18. The tool handle device of claim 1, wherein

the wedge completely encloses the channel when in a closed, operating position; and

provides a continuously closed cylindrical profile around the entire circumference of the handle only interrupted by the plurality of tool openings on the body.

19. The tool handle device of claim 1, wherein the step profiles of the seats for the tools in the body are arranged in a descending order so that a reference datum is maintained while the wedge moves in a lateral direction from a largest to a smallest tool or from the smallest to the largest tool.

20. The tool handle device of claim 1, wherein an underside of the wedge is further comprised of

stepped walls that match the size of each tool in order to constrain the lateral movement of the tools; and

a tab tensioner associated with each of the stepped walls for providing a static pressure against a tool.
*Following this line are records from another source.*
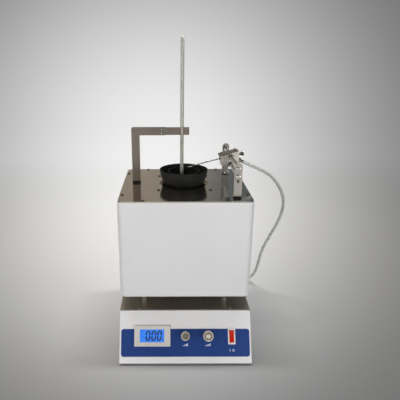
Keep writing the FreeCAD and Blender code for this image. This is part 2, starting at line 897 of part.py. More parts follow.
def clip_jaw(side):
    """One spring jaw: flat against the arm, half round over the stem, with a lip turned out."""
    near = steel_plate / 2
    far = near + jaw_thick
    bore = stem_radius + clip_gap
    z = plate_top + arm_top - bracket_width / 2 - jaw_height / 2

    def strip(x0, x1, y0, y1):
        low, high = min(side * y0, side * y1), max(side * y0, side * y1)
        return solid_box(V(x0, cup_y + low, z), V(x1, cup_y + high, z + jaw_height))
    axis = V(thermometer_x, cup_y, z)
    ring = rod(bore + jaw_thick, jaw_height, axis)
    cut_far = bore + jaw_thick + overrun
    other = solid_box(V(axis.x - cut_far, cup_y + min(side * near, -side * cut_far), z - overrun),
                      V(axis.x + cut_far, cup_y + max(side * near, -side * cut_far),
                        z + jaw_height + overrun))
    body = strip(jaw_start, jaw_end - jaw_lip, near, far).fuse(ring.cut(other))
    lip = prism([V(jaw_end - jaw_lip, cup_y + side * near, z),
                 V(jaw_end, cup_y + side * (near + jaw_lip), z),
                 V(jaw_end, cup_y + side * (far + jaw_lip), z),
                 V(jaw_end - jaw_lip, cup_y + side * far, z)],
                V(0, 0, jaw_height))
    body = body.fuse(lip)
    body = body.cut(rod(bore, jaw_height + 2 * overrun, axis.sub(V(0, 0, overrun)))).removeSplitter()
    return holes(body, rivet_places(), rivet_radius + running_gap, BACK)


def clip_rivets():
    bodies = []
    grip = steel_plate / 2 + jaw_thick
    for place in rivet_places():
        front = place.sub(V(0, grip, 0))
        body = rod(rivet_radius, 2 * grip, front, BACK)
        for base, direction in ((front, V(0, -1, 0)), (front.add(V(0, 2 * grip, 0)), BACK)):
            body = body.fuse(Part.makeCone(rivet_head, rivet_radius, rivet_dome, base, direction))
        bodies.append(body.removeSplitter())
    return bodies


def igniter_post(face_y, side):
    """A slotted upright whose foot points to the middle of the instrument."""
    base_z = plate_top + gasket
    height = plate_top + post_top - base_z
    body = sheet_bend(post_width, height, post_foot, steel_plate, bend_radius, V(post_x, face_y, base_z),
                      side)
    crown = post_width / 2
    keep = rod(crown, 6 * overrun, V(post_x, face_y - 3 * overrun, plate_top + post_top - crown), BACK)
    below = solid_box(V(post_x - post_width, face_y - 6 * overrun, base_z - overrun),
                      V(post_x + post_width, face_y + 6 * overrun, plate_top + post_top - crown))
    body = body.common(keep.fuse(below))
    upper = V(post_x, face_y, plate_top + upper_rod_z)
    body = holes(body, [upper], rod_screw_radius + hole_gap, BACK)
    low = plate_top + slot_bottom + slot_width / 2
    slot = solid_box(V(post_x - slot_width / 2, face_y - overrun, low),
                     V(post_x + slot_width / 2, face_y + overrun, plate_top + lower_rod_z))
    for z in (low, plate_top + lower_rod_z):
        slot = slot.fuse(rod(slot_width / 2, 2 * overrun, V(post_x, face_y - overrun, z), BACK))
    return body.cut(slot)


def front_post():
    body = igniter_post(furnace_y + front_post_y, 1)
    return holes(body, [plate_feet()[1][0].add(V(0, 0, 2 * overrun))], screw_radius + hole_gap)


def rear_post():
    body = igniter_post(furnace_y + rear_post_y, -1)
    return holes(body, [plate_feet()[2][0].add(V(0, 0, 2 * overrun))], screw_radius + hole_gap)


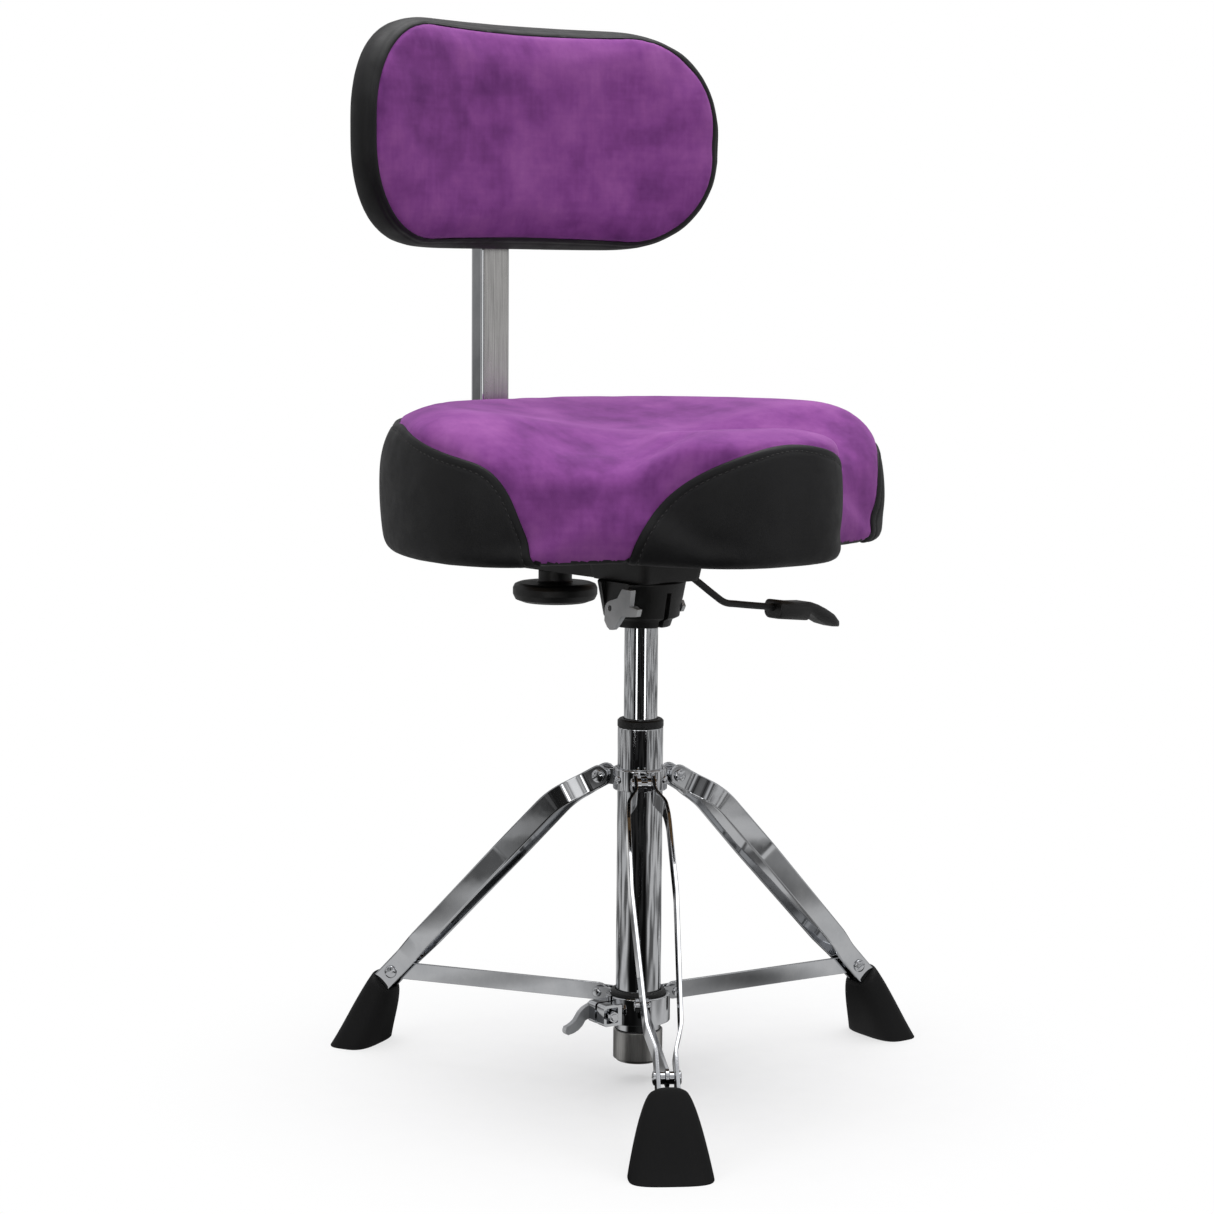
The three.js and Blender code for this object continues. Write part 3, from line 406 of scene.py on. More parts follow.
def raw(name, vertices, faces):
    """A bare mesh object, for a shape that is still to be cut or joined."""
    mesh = bpy.data.meshes.new(name)
    mesh.from_pydata([tuple(v) for v in vertices], [], faces)
    made = bpy.data.objects.new(name, mesh)
    bpy.context.scene.collection.objects.link(made)
    repair(made)
    return made


def loft(rings, ends=True, tied=False):
    """Vertices and faces through rings of equal length; tied joins the last ring to the first."""
    count = len(rings[0])
    vertices = [point for ring in rings for point in ring]
    faces = []
    for row in range(len(rings) if tied else len(rings) - 1):
        here, there = row * count, ((row + 1) % len(rings)) * count
        for i in range(count):
            j = (i + 1) % count
            faces.append((here + i, here + j, there + j, there + i))
    if ends and not tied:
        faces.append(tuple(reversed(range(count))))
        faces.append(tuple(range(len(vertices) - count, len(vertices))))
    return vertices, faces


def rounded(points, radius, steps=4, closed=True):
    """A 2D outline with its corners rounded. radius is one number, or one for each corner."""
    result = []
    count = len(points)
    for i, point in enumerate(points):
        corner = Vector(point)
        reach = radius[i] if isinstance(radius, (list, tuple)) else radius
        if reach <= 0 or (not closed and i in (0, count - 1)):
            result.append(corner)
            continue
        before = Vector(points[i - 1]) - corner
        after = Vector(points[(i + 1) % count]) - corner
        half = before.angle(after) / 2
        back = min(reach / math.tan(half), before.length * 0.49, after.length * 0.49)
        start = corner + before.normalized() * back
        end = corner + after.normalized() * back
        for k in range(steps + 1):
            t = k / steps
            result.append(start * (1 - t) ** 2 + corner * 2 * t * (1 - t) + end * t * t)
    return result


def braced(outline, reach=0.3, long=4):
    """A closed turning profile with a point just inside both ends of each long side.

    The smooth shading of the corners then stays off the sides. The axis itself is left alone.
    """
    result = []
    for here, there in zip(outline, outline[1:] + outline[:1]):
        side = there - here
        result.append(here)
        if side.length > long and max(here.x, there.x) > 0.01:
            step = side.normalized() * reach
            result += [here + step, there - step]
    return result


def rectangle(x0, y0, x1, y1):
    return [(x0, y0), (x1, y0), (x1, y1), (x0, y1)]


def rod(radius, low, high):
    """The turning profile of a plain rod."""
    return rectangle(0, low, radius, high)


def flat_section(half_wide, half_thick, corner, steps=2):
    """A rounded rectangle with a point just inside both ends of each of its flat sides."""
    outline = rounded(rectangle(-half_wide, -half_thick, half_wide, half_thick), corner, steps)
    section = []
    for i, here in enumerate(outline):
        there = outline[(i + 1) % len(outline)]
        section.append(here)
        if i % (steps + 1) == steps:
            section += [here.lerp(there, 0.04), here.lerp(there, 0.96)]
    return section


def turned(profile, at, axis=UP, sides=96, edge=0.6):
    """A turned shape: profile is a closed outline of (radius, height) in mm round axis."""
    side = axis.orthogonal().normalized()
    other = axis.cross(side)
    outline = braced(rounded(profile, [edge if r > 0.01 else 0 for r, _ in profile], 3))
    rings = []
    for r, height in outline:
        ring = []
        for i in range(sides):
            angle = 2 * math.pi * i / sides
            spoke = side * math.cos(angle) + other * math.sin(angle)
            ring.append(at + spoke * max(r, 0) * MM + axis * height * MM)
        rings.append(ring)
    return loft(rings, tied=True)


def placer(origin, right, up, out):
    """Turns lengths (u, v, w) in mm into a point, along three directions from an origin."""

    def place(u, v, w):
        return origin + (right * u + up * v + out * w) * MM

    return place


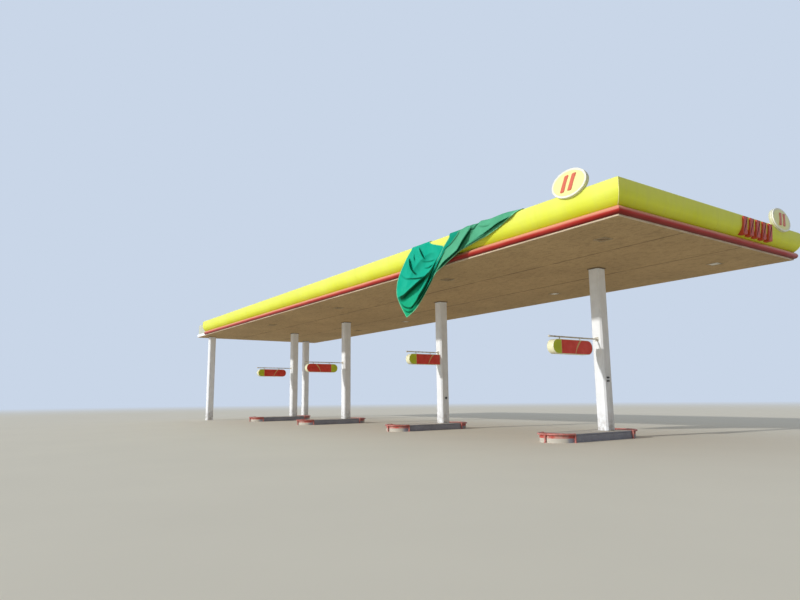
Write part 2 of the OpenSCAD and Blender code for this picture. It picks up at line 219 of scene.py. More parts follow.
def piece(name, shape, materials, replaces=(), sharp=35.0, uv=False, closed=True):
    """Makes a shape a mesh that rides on the canopy, its closed faces turned outwards, smooth
    but for edges steeper than sharp degrees."""
    mesh = bpy.data.meshes.new(name)
    mesh.from_pydata(np.concatenate(shape.points).tolist(), [], shape.faces)
    materials = [materials] if isinstance(materials, bpy.types.Material) else materials
    for material in materials:
        mesh.materials.append(material)
    mesh.polygons.foreach_set("material_index", shape.slots)
    if uv:
        layer = mesh.uv_layers.new(name="UVMap")
        corner = np.zeros(len(mesh.loops), np.int32)
        mesh.loops.foreach_get("vertex_index", corner)
        layer.data.foreach_set("uv", np.concatenate(shape.uv)[corner].astype(np.float32).ravel())
    item = bpy.data.objects.new(name, mesh)
    bpy.context.scene.collection.objects.link(item)
    if closed:
        work = bmesh.new()
        work.from_mesh(mesh)
        turn_outwards(work)
        work.to_mesh(mesh)
        work.free()
    mesh.shade_smooth()
    mesh.set_sharp_from_angle(angle=math.radians(sharp))
    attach(item, "root")
    if replaces:
        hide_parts(*replaces)
    return item


def rounded(width, height, radii, steps):
    """Outline of a rectangle round the origin with rounded corners, and its outward normals.
    radii is one for all corners, or those of the right-top, left-top, left-bottom and
    right-bottom ones: each corner is a quarter circle, its middle set in from both sides by
    its radius."""
    turn = np.linspace(0, math.pi / 2, steps + 1)
    points, normals = [], []
    for number, radius in enumerate(np.broadcast_to(radii, 4)):
        angle = turn + number * math.pi / 2
        side = np.array([1 if number in (0, 3) else -1, 1 if number < 2 else -1])
        middle = side * (np.array([width, height]) / 2 - radius)
        normal = np.stack([np.cos(angle), np.sin(angle)], -1)
        points.append(middle + normal * radius)
        normals.append(normal)
    return np.concatenate(points), np.concatenate(normals)


def oval(wide, high, steps=96):
    """Outline of an ellipse with these half axes: (a cos t, b sin t), and its outward normals
    (b cos t, a sin t) made one long."""
    t = np.linspace(0, 2 * math.pi, steps, endpoint=False)
    normals = np.stack([high * np.cos(t), wide * np.sin(t)], -1)
    return (np.stack([wide * np.cos(t), high * np.sin(t)], -1),
            normals / np.linalg.norm(normals, axis=1, keepdims=True))


def stack(shape, outline, layers, origin, axes, slots=None):
    """Adds a closed body made of rings. Each layer is (grow, rise, scale): the outline times
    scale, moved along its normals by grow, at the height rise. The axes are the directions
    across, up and out of the outline. Flat faces close both ends. slots gives the material
    number of each ring of faces and of the two end faces."""
    points, normals = outline
    across, up, out = np.asarray(axes)
    rings = []
    for grow, rise, *scale in layers:
        flat = points * (scale[0] if scale else 1.0) + normals * grow
        rings.append(np.asarray(origin) + flat[:, :1] * across + flat[:, 1:] * up + rise * out)
    return shape.add(rings, *body(len(rings), len(points)), slots=slots)


def tube(shape, path, radius, up, sides=20):
    """Adds a round bar along a path: at each point a circle across the path's direction,
    measured from the direction up, with flat ends."""
    path, along = np.asarray(path), direction(path)
    side = np.cross(along, up)
    side /= np.linalg.norm(side, axis=1, keepdims=True)
    top = np.cross(side, along)
    t = np.linspace(0, 2 * math.pi, sides, endpoint=False)[None, :, None]
    grid = path[:, None] + radius * (np.cos(t) * side[:, None] + np.sin(t) * top[:, None])
    return shape.add(grid, *body(len(path), sides))


def edge_place(side, along, out, rise):
    """Points of the deck's edge: along is the place along the side, out the distance outwards
    from the soffit's edge and rise the height over the soffit."""
    x, y = {"front": (along, FRONT - out), "rear": (along, REAR + out),
            "near_end": (NEAR + out, along)}[side]
    return np.stack(np.broadcast_arrays(x, y, SOFFIT + rise), -1)


def edge_stations(near_end, pitch, gap, step):
    """Places along a side where the sheet is worked out, evenly by step, and four at each
    joint, one pitch apart. Returns them with each place's depth in the joint, from 0 to 1."""
    first, last = (FRONT, REAR) if near_end else (CLAD_FAR, NEAR)
    low, high = first + (MITRE_CLEAR if near_end else 0.0), last - MITRE_CLEAR
    joints = np.arange(last - pitch, first + pitch / 4, -pitch)
    even = np.arange(first, last, step)
    clear = np.min(np.abs(even[:, None] - joints), axis=1) >= 2 * gap
    even = even[clear & (even > low) & (even < high)]
    cuts = (joints[:, None] + gap * np.array([-1.0, -0.5, 0.5, 1.0])).ravel()
    cuts = cuts[(cuts > low) & (cuts < high)]
    places = np.concatenate([even, cuts])
    deep = np.concatenate([0 * even, np.tile([0.0, 1.0, 1.0, 0.0], len(cuts) // 4)])
    order = np.argsort(places)
    return places[order], deep[order], joints


def section_normals(section):
    """Outward normals of an open section: its direction turned by a quarter turn."""
    along = direction(section)
    return np.stack([along[:, 1], -along[:, 0]], -1)


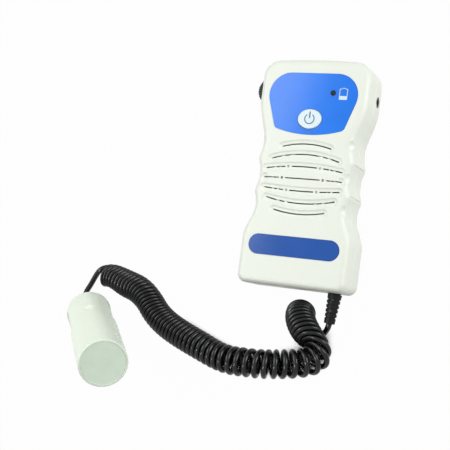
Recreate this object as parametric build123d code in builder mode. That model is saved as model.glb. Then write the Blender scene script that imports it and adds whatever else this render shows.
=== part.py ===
from build123d import *
from math import cos, pi, radians, sin, sqrt, tan
import os

# A pocket fetal doppler: a hand unit, a curly lead and a probe.
# Millimetres. The hand unit lies on its back, its head towards +Y and its keypad up.
# The origin is the middle of the hand unit's back, on the surface that it lies on.

# ---- casing of the hand unit ----
case_length = 145.0
case_width = 72.0
case_depth = 30.0
case_wall = 2.2
face_wall = 2.2          # front wall, under the keypad and the grille
back_wall = 3.0
parting_height = 15.0    # where the two shells meet
front_round = 4.0
back_round = 3.2
top_bow = 1.4            # how far the top edge bows out
top_corner = 11.0
base_corner = 5.5
grip_width = 60.4        # across the bottoms of the finger scallops
crest_width = 64.6       # across the crests between them
crest_round = 5.0
head_shoulder = 47.0     # where the head starts to narrow
neck_place = 27.5        # where the first scallop starts
upper_crest = 7.5
lower_crest = -13.5
waist_place = -31.0      # where the last scallop ends
base_shoulder = -43.0    # where the base has its full width
scallops = [18.0, -2.5, -22.5]
dimple_radius = 7.0      # thumb-soft hollow on the face's edge at each scallop
dimple_depth = 0.9
seam_groove = 0.35       # chamfer on both shells along their joint
lip_height = 1.4
fit_gap = 0.15           # between pieces that are fitted together

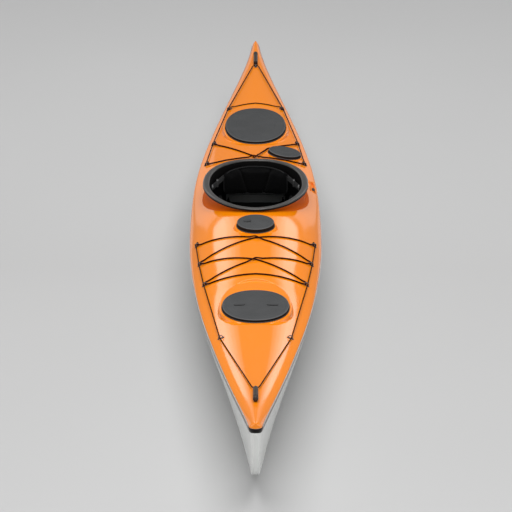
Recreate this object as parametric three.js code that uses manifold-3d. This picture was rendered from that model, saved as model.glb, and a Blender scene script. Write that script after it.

21. The tool handle device of claim 1, further comprising tool exits located on both opposing ends of the handle.

22. The tool handle device of claim 21, wherein all tools protrude from either end of the handle in a screwdriver mode.

23. The tool handle device of claim 1, wherein in a T-handle mode a long leg of a tool is extended from the bottom of the tool/handle while a short leg of a tool is constrained inside the tool/handle.

24. The tool handle device of claim 1, wherein

the wrenches are oriented in a stepped manner where a top most surface of the tool is referenced to a bottom plane of the wedge where the tool engages the body; and

a datum is a straight line that defines an underside of the wedge for all wrench sizes.

25. The tool handle device of claim 1, wherein the wedge and body in combination are substantially a hex, tri-lobe, or circular in shape that extends around the entire circumference, forming the handle.